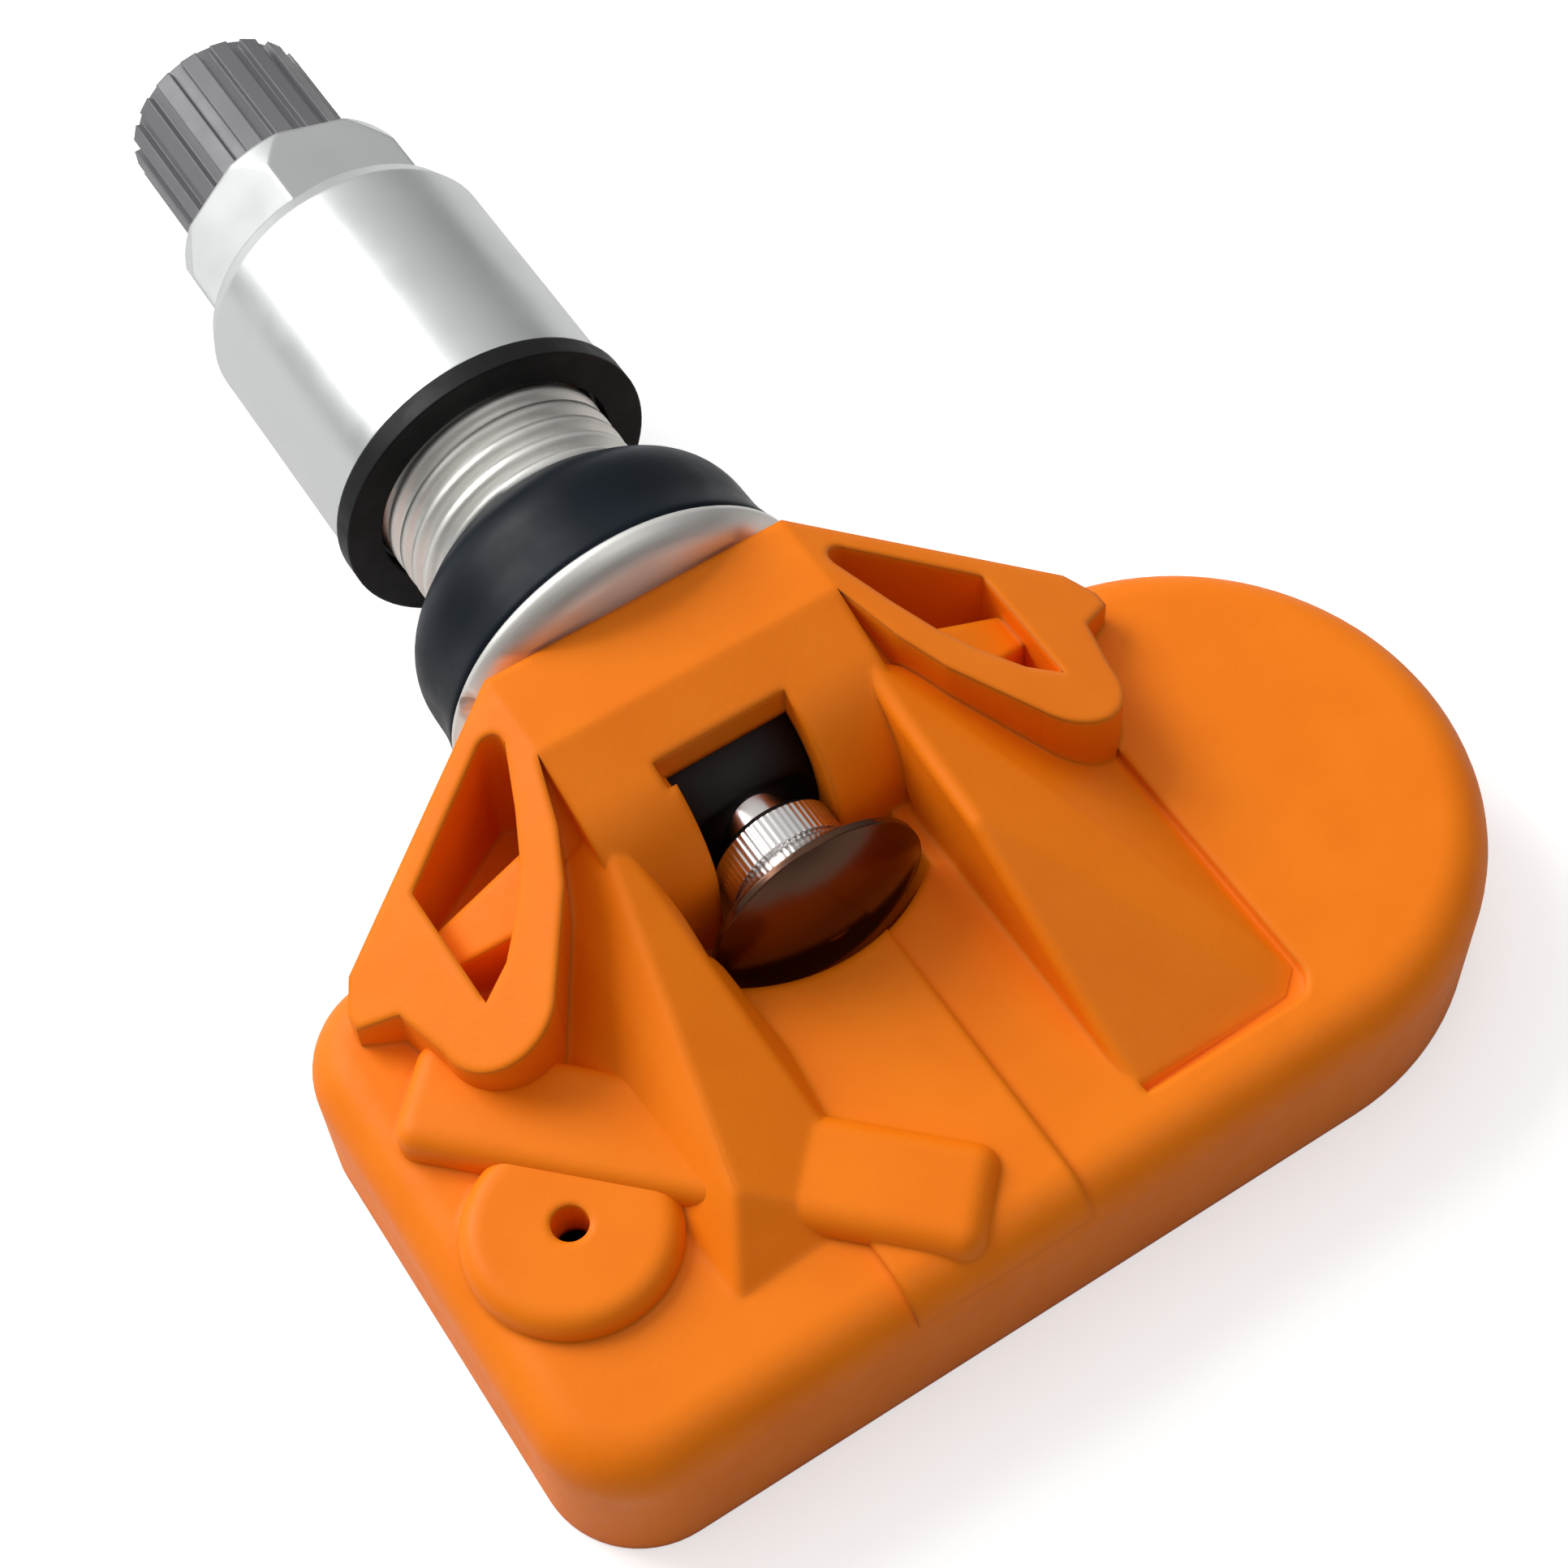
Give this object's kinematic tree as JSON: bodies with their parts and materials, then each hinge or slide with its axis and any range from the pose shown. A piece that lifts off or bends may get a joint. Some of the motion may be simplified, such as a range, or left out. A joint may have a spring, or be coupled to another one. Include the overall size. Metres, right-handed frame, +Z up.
{
  "type": "tyre pressure sensor",
  "caption": "Wheel-mounted tyre pressure sensor: flat moulded housing with a bracket that holds a tilting clamp-in metal valve with collar nut and ribbed cap.",
  "frame": {"origin": "on the flat underside of the housing, straight below the middle of the valve's tilt axis", "axes": "+X along the housing toward its round battery end, +Y along the valve toward its cap, +Z up, away from the underside"},
  "size_m": [0.0482, 0.0681, 0.0174],
  "materials": {
    "housing": "fine grain moulding",
    "board": "solder-mask satin",
    "cell_steel": "satin",
    "tab_nickel": "satin",
    "chip_black": "matte moulding",
    "seal_rubber": "matte",
    "can_metal": "satin",
    "winding": "enamelled wire",
    "ferrite": "matte",
    "ceramic": "matte ceramic",
    "alloy": "satin turned",
    "brass": "satin",
    "spring_steel": "satin",
    "grommet_rubber": "satin",
    "cap_plastic": "satin",
    "screw_steel": "polished"
  },
  "bodies": {
    "housing": {"housing": "housing", "base_cover": "housing", "circuit_board": "board", "battery_cell": "cell_steel", "positive_tab": "tab_nickel", "negative_tab": "tab_nickel", "pressure_sensor": "chip_black", "port_seal": "seal_rubber", "controller_chip": "chip_black", "crystal": "can_metal", "wake_up_coil": "winding", "coil_core": "ferrite", "transmit_antenna": "tab_nickel", "capacitors": "ceramic"},
    "valve": {"valve_stem": "alloy", "core_body": "brass", "core_seal": "seal_rubber", "core_spring": "spring_steel", "stem_grommet": "grommet_rubber", "retaining_screw": "screw_steel"},
    "washer": {"nut_washer": "seal_rubber"},
    "nut": {"collar_nut": "alloy"},
    "cap_liner": {"cap_seal": "seal_rubber"},
    "cap": {"valve_cap": "cap_plastic"},
    "core_pin": {"core_pin": "brass"}
  },
  "joints": [
    {"name": "sensor_tilt", "type": "hinge", "parent": "housing", "child": "valve", "pos_m": [0, 0, 0.0088], "axis": [-1, 0, 0], "range_deg": [0, 25]},
    {"name": "nut_travel", "type": "slide", "parent": "valve", "child": "washer", "axis": [0, -1, 0], "range_m": [0, 0.0043]},
    {"name": "nut_spin", "type": "hinge", "parent": "washer", "child": "nut", "pos_m": [0, 0.02455, 0.0088], "axis": [0, -1, 0], "range_deg": [0, 1584]},
    {"name": "cap_travel", "type": "slide", "parent": "valve", "child": "cap_liner", "axis": [0, 1, 0], "range_m": [0, 0.00545]},
    {"name": "cap_spin", "type": "hinge", "parent": "cap_liner", "child": "cap", "pos_m": [0, 0.0391, 0.0088], "axis": [0, 1, 0], "range_deg": [0, 2520]},
    {"name": "core_press", "type": "slide", "parent": "valve", "child": "core_pin", "axis": [0, -1, 0], "range_m": [0, 0.001], "stiffness_N_per_m": 300, "springref_m": -0.003}
  ],
  "couplings": [
    {"joint": "nut_spin", "follows": "nut_travel", "rad_per_m": 6283.2},
    {"joint": "cap_spin", "follows": "cap_travel", "rad_per_m": 7913.3}
  ]
}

What to do
List every line above that contains the word "from".

Final answer
Give this object's kinematic tree as JSON: bodies with their parts and materials, then each hinge or slide with its axis and any range from the pose shown. A piece that lifts off or bends may get a joint. Some of the motion may be simplified, such as a range, or left out. A joint may have a spring, or be coupled to another one. Include the overall size. Metres, right-handed frame, +Z up.
  "frame": {"origin": "on the flat underside of the housing, straight below the middle of the valve's tilt axis", "axes": "+X along the housing toward its round battery end, +Y along the valve toward its cap, +Z up, away from the underside"},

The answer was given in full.